И финансовый советник остерегался ножа, а его желудочное заболевание все обострялось. Врачи объявили, что уже, пожалуй, бесцельно делать операцию, но если ее все–таки делать, то немедленно, так как в противном случае он наверняка больше трех месяцев не протянет. Наконец он решился, вопреки совету Лаутензака, уступить настояниям хирургов. Операция была сделана и сошла удачно.

— И вот я стою перед вами, — с ожесточением заявил финансовый советник, — цел и невредим, в чем все вы, господа, можете убедиться лично. И я, старый чиновник, которому к тому же напомнили о значении присяги, заявляю вам: этот человек со своим кристаллом чуть не отправил меня на тот свет. «Берегитесь ножа». Слава богу, я не поберегся. Позвольте вас спросить, господа, если человек, глядя в свой кристалл, без колебаний дает советы, которые затем оказываются неверными, если он чуть ли не толкает в могилу своих клиентов, как назвать такого человека? Знахарем и шарлатаном. Господа, я утверждаю, что требование регистрации, а это единственное требование, которое полиция предъявляет знахарям, совершенно недостаточно для охраны нашего с вами благополучия.

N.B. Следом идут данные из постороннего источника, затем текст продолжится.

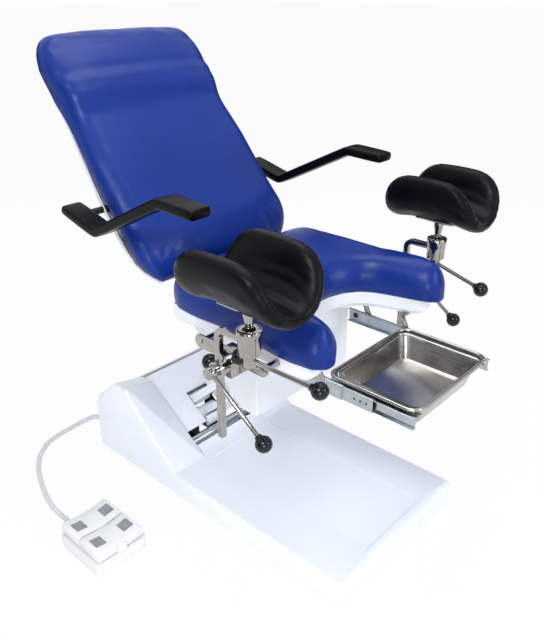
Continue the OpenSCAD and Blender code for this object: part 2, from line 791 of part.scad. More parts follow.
module back_cushion() {
    color(blue) in_back() skin([for (s = back_shares)
        back_section(back_width(s), back_start + back_len * s, back_rear + seat_gap, back_depth(s), 46)]);
}

// The moulded shell behind the cushion, a shallow pan with drawn-in rear edges
module back_pan(gap, y_front, y_rear) {
    skin([for (s = back_shares) let (w = back_width(s) - gap, z = back_start + gap + (back_len - 2 * gap) * s)
        [[w, -y_front, z], [w, -lerp(y_front, y_rear, 0.4), z], [w - back_shell_t, -y_rear, z],
         [-w + back_shell_t, -y_rear, z], [-w, -lerp(y_front, y_rear, 0.4), z], [-w, -y_front, z]]]);
}

module back_shell() {
    y_rear = back_rear - back_shell_t;
    inner_low = back_start + 3 * lug_t;
    color(white) in_back() difference() {
        back_pan(back_shell_inset, back_rear, y_rear);
        back_pan(back_shell_inset + shell_wall, back_rear + cut, y_rear + shell_wall);
        for (x = [-hinge_x - 2 * lug_t - 2 * lug_gap, hinge_x + lug_t])
            translate([x, -back_rear - cut, 0]) cube([lug_t + 2 * lug_gap, 2 * back_shell_t, inner_low + lug_d]);
        for (x = [-back_half_w, back_half_w])
            translate([x, arm_pivot_back, arm_pivot_along]) rotate([0, 90, 0])
                cylinder(h = back_half_w / 2, d = arm_pivot_d + 2 * cut, center = true, $fn = 48);
    }
}

// Welded frame inside the back: two side bars with hinge lugs, three cross bars and armrest sockets
module back_frame() {
    side_in = hinge_x + lug_t + lug_gap;
    y0 = -back_rear + seat_gap;
    long = back_len - 4 * lug_d;
    color(black) in_back() difference() {
        union() {
            for (x = [-side_in - lug_t, side_in]) {
                translate([x, y0, 0]) cube([lug_t, back_frame_t, long]);
                translate([x, 0, 0]) rotate([0, 90, 0]) cylinder(h = lug_t, d = lug_d - 8, $fn = 64);
            }
            for (bar = [[back_start + lug_d, back_top_half_w - 3 * lug_t],
                        [arm_pivot_along - lug_d / 2, back_half_w - 4 * lug_t], [long - lug_d, back_top_half_w - 3 * lug_t]])
                translate([-bar[1], y0, bar[0]]) cube([2 * bar[1], back_frame_t, lug_d]);
            for (side = [-1, 1]) on_side(side)
                translate([back_half_w - 6 * lug_t, arm_pivot_back, arm_pivot_along]) rotate([0, 90, 0])
                    cylinder(h = armrest_x + armrest_w - back_half_w + 6 * lug_t, d = arm_pivot_d - 2 * fit,
                             $fn = 64);
        }
        translate([-back_half_w, 0, 0]) rotate([0, 90, 0])
            cylinder(h = 2 * back_half_w, d = hinge_pin_d, $fn = 64);
    }
}

// Armrests

// Round-cornered section across a bar at a point of its line, square to the direction
function bar_section(p, dir, x_low, x_high, t, r, grow) =
    let (n = [-dir[1], dir[0]], mid = (x_low + x_high) / 2, w = (x_high - x_low) / 2 * grow, h = t / 2 * grow)
    [for (c = [[1, 1, 0], [-1, 1, 90], [-1, -1, 180], [1, -1, 270]]) for (a = [0, 45, 90])
        let (u = c[0] * (w - r) + r * cos(c[2] + a), v = c[1] * (h - r) + r * sin(c[2] + a))
        [mid + u, p[0] + n[0] * v, p[1] + n[1] * v]];

module armrest(side) {
    line = [for (p = armrest_line) [hinge_y + p[0], hinge_z + p[1]]];
    last = len(line) - 1;
    d = [for (k = [0 : last - 1]) unit(line[k + 1] - line[k])];
    bend = [for (k = [0 : last]) k == 0 ? d[0] : k == last ? d[last - 1] : unit(d[k - 1] + d[k])];
    x_high = armrest_x + armrest_w;
    body = [for (k = [0 : last]) bar_section(line[k], bend[k], armrest_x, x_high, armrest_t, armrest_r, 1)];
    start = bar_section(line[0] - d[0] * armrest_r, d[0], armrest_x, x_high, armrest_t, armrest_r, 0.74);
    stop = bar_section(line[last] + d[last - 1] * armrest_r, d[last - 1], armrest_x, x_high, armrest_t,
                       armrest_r, 0.74);
    pivot = [hinge_y + arm_pivot_along * cos(back_angle) + arm_pivot_back * sin(back_angle),
             hinge_z + arm_pivot_along * sin(back_angle) - arm_pivot_back * cos(back_angle)];
    color(black) on_side(side) difference() {
        skin(concat([start], body, [stop]));
        pin_x(armrest_x - cut, x_high + cut, pivot[0], pivot[1], arm_pivot_d);
    }
}

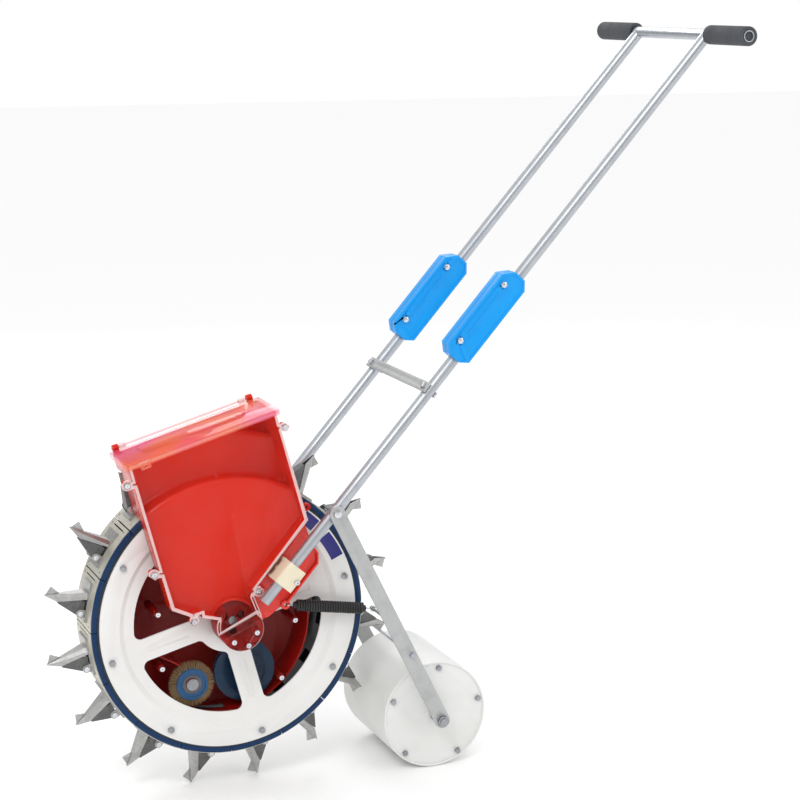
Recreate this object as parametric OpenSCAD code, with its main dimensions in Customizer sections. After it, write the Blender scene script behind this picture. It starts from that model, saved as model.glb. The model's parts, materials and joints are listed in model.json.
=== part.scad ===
// Hand-push rolling garden spreader (duckbill seeder / fertiliser spreader).
// Millimetres. X points to the rear (handle), Y to the far side, Z up.
// The floor is Z = 0. The machine rolls towards -X.

/* [Wheel] */
// Radius from the wheel axis to the bill tips
tip_r = 300; // [270:1:340]
// Radius of the inside of the tread plates
rim_r = 231; // [200:1:245]
// Width of the wheel between the ring faces
wheel_w = 99; // [84:1:120]
// Radius of the white wheel discs
disc_r = 218.7; // [190:0.1:219]
// Sheet thickness of the wheel discs
disc_t = 3; // [2:0.5:4]
// Radius of the disc bolt circle
disc_bolt_r = 205.9; // [200:0.1:208]
// Thickness of the tread plates
tread_t = 1.6; // [1:0.1:3]
// Opening of the window cut-outs, outer radius
window_r = 161; // [120:1:166]
// Width of a wheel spoke
spoke_w = 38; // [26:1:50]
// Offset of the wheel's middle plane from the frame's middle plane
wheel_y = -10; // [-14:1:-6]

/* [Bills] */
// Half width of a bill at its base
bill_w = 20; // [14:0.5:21]
// Sheet thickness of the bills
bill_t = 1.4; // [1:0.1:1.8]
// Diameter of the jaw pivot bolts
jaw_pin_d = 5; // [4:0.5:6]

/* [Hub and metering] */
// Diameter of the main axle
axle_d = 16; // [12:1:20]
// Outer diameter of the hub neck where the near disc turns on it
neck_d = 64; // [56:1:66]
// Radius of the metering wheel
meter_r = 52; // [44:1:52]
// Radius of the brush wheel over its bristles
brush_r = 39; // [32:1:39]
// Inner radius of the metering housing
pan_r = 152; // [151:0.5:153]

/* [Hopper] */
// Wall of the hopper shell
wall = 2.5; // [2:0.5:4]
// Thickness of the clear cover
cover_t = 3; // [2:0.5:4]
// Height of the hopper's top left corner above the wheel axis
hopper_h = 279.3; // [270:1:330]
// Diameter of the cover screws
screw_d = 5; // [4:0.5:5.5]

/* [Handle] */
// Outer diameter of the frame tubes
tube_d = 19; // [16:0.5:25]
// Wall of the frame tubes
tube_wall = 1.5; // [1:0.25:2.5]
// Distance between the middles of the two side tubes
tube_gap = 236; // [220:1:280]
// Length of the side tubes from the lower end to the cross tube
handle_len = 1198; // [950:1:1440]
// Angle of the side tubes above level
handle_angle = 48.6; // [45:0.1:52]
// Length of the cross tube
bar_len = 502; // [440:1:600]
// Outer diameter of the foam grips
grip_d = 32; // [28:1:40]
// Length of the foam grips
grip_len = 122; // [80:1:122]
// Length of the splice connectors
conn_len = 174; // [140:1:210]

/* [Press roller] */
// Radius of the press roller
roller_r = 93; // [80:1:94]
// Length of the press roller
roller_len = 196; // [150:1:210]
// Diameter of the roller axle
roller_axle_d = 12; // [10:1:16]
// Width of the flat press arms
arm_w = 26; // [22:1:32]
// Thickness of the flat press arms
arm_t = 4; // [3:0.5:6]
// Diameter of the arm pivot bolts
pivot_d = 8; // [6:0.5:10]
// Outer diameter of the press spring's sleeve
spring_d = 20; // [16:1:22]

/* [Hidden] */
run = 0.05;          // radial clearance of a running fit
seat = 0.01;         // clearance round a part that is clamped in its seat
n_bill = 16;
step = 360 / n_bill;
half = step / 2;
th0 = 146.25;        // angle of the first bill
tip_e = 0.8;         // half thickness of a bill's tip
axis_h = tip_r * cos(half) + tip_e * sin(half);
u = [cos(handle_angle), sin(handle_angle)];
foot = [40.4, axis_h + 38.3];
bar_x = foot[0] + handle_len * u[0];
bar_z = foot[1] + handle_len * u[1];
XO = (bar_x + grip_d / 2 - axis_h) / 2;
ty = tube_gap / 2;
tr = tube_d / 2;
hw = wheel_w / 2;

// wheel cross section, y measured from the wheel's middle plane
disc_out = hw + 4;               // outer face of the disc flange
disc_in = disc_out - disc_t - 0.5;
web_out = disc_out - 6;          // outer face of the dished web
web_in = web_out - disc_t;
core_out = disc_in;              // outer face of the rim core
core_in = core_out - 10;
drum_r = 176;
head_h = 4;
ring_in_r = disc_r + 3.3;

// hopper planes, y in the frame
cover_y = wheel_y - disc_out - 41.5;   // front face of the clear cover
shell_y = cover_y + cover_t;           // front edge of the shell
back0 = wheel_y - disc_out - head_h - 2.5;   // back face in front of the disc
back1 = wheel_y - bill_w - 8;                // back face in front of the bills
back2 = wheel_y + 4;                         // back face above the bills
outlet_y = cover_y - 26;
neck_r = neck_d / 2;
outlet_r = neck_r + 3.5;
neck_in = 26;
step_r1 = rim_r + tread_t + 3.4;
step_r2 = tip_r + 6;

// hopper outline, from the wheel axis, clockwise from the near left corner
hop_top = hopper_h;
HP = [[-175, hop_top], [69, hop_top + 70.4], [122, 164.6], [28, 56],
      [-75, 22], [-110, 38]];
lid_a = atan(70.4 / 244);
lid_l = 244 / cos(lid_a);

// metering train
met = [30, -99];
bru = [-61, -112];
met_d = norm(met);
z_ring = 108;
z_pin = 26;
gmod = 2 * met_d / (z_ring - z_pin);
ring_pr = gmod * z_ring / 2;
pin_pr = gmod * z_pin / 2;
pan_c = [-12, -14];
pan_y0 = -(web_in - 6.5);
pan_y1 = 30;
pan_w = 2.5;
stud_r = 10;
boss = [[117, -20.5], [92, -118], [-113, -77], [-118, 16]];
mesh_a = atan2(met[1], met[0]);   // line from the wheel axis to the pinion
gear_y0 = 36;
gear_y1 = 41.5;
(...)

Оправившись после операции, я вступил в «Общество борьбы со знахарством» и призываю всех вас сделать то же самое, если вам дорога ваша жизнь. Таких людей, как этот Лаутензак, надо гнать в шею. Им в новой Германии не место. Я знаю, что говорю, господа. Я старый чиновник, я проверил десятки тысяч налоговых бюллетеней, я знаю, что такое мошенничество, и прекрасно понимаю значение присяги.

Хотя Оскар всячески подчеркивал комическую сторону этой речи и несколько раз вызвал у слушателей смех, воинственная непримиримость старика произвела впечатление. Показания Алоиза Пранера, по прозванию Калиостро, тоже не слишком порадовали Оскара. Алоиз обещал другу показать в соответствии с фактами, что оба они, Оскар и Алоиз Пранер, часто занимались фокусами — практически и теоретически. Но Алоиз ни в коем случае не должен был признаваться, что он помогал разными трюками своему партнеру, когда тот пророчествовал и вызывал умерших. Разумеется, враги Оскара остановились подробно именно на этом. Алоиз честно отвечал, как было условлено. Но когда противная сторона многозначительно напомнила ему, что он дает показания под присягой, Алоиз вспотел, начал запинаться; он изворачивался и путался; этот странный человек с длинной лысой головой и морщинистым носом произвел на всех неблагоприятное впечатление.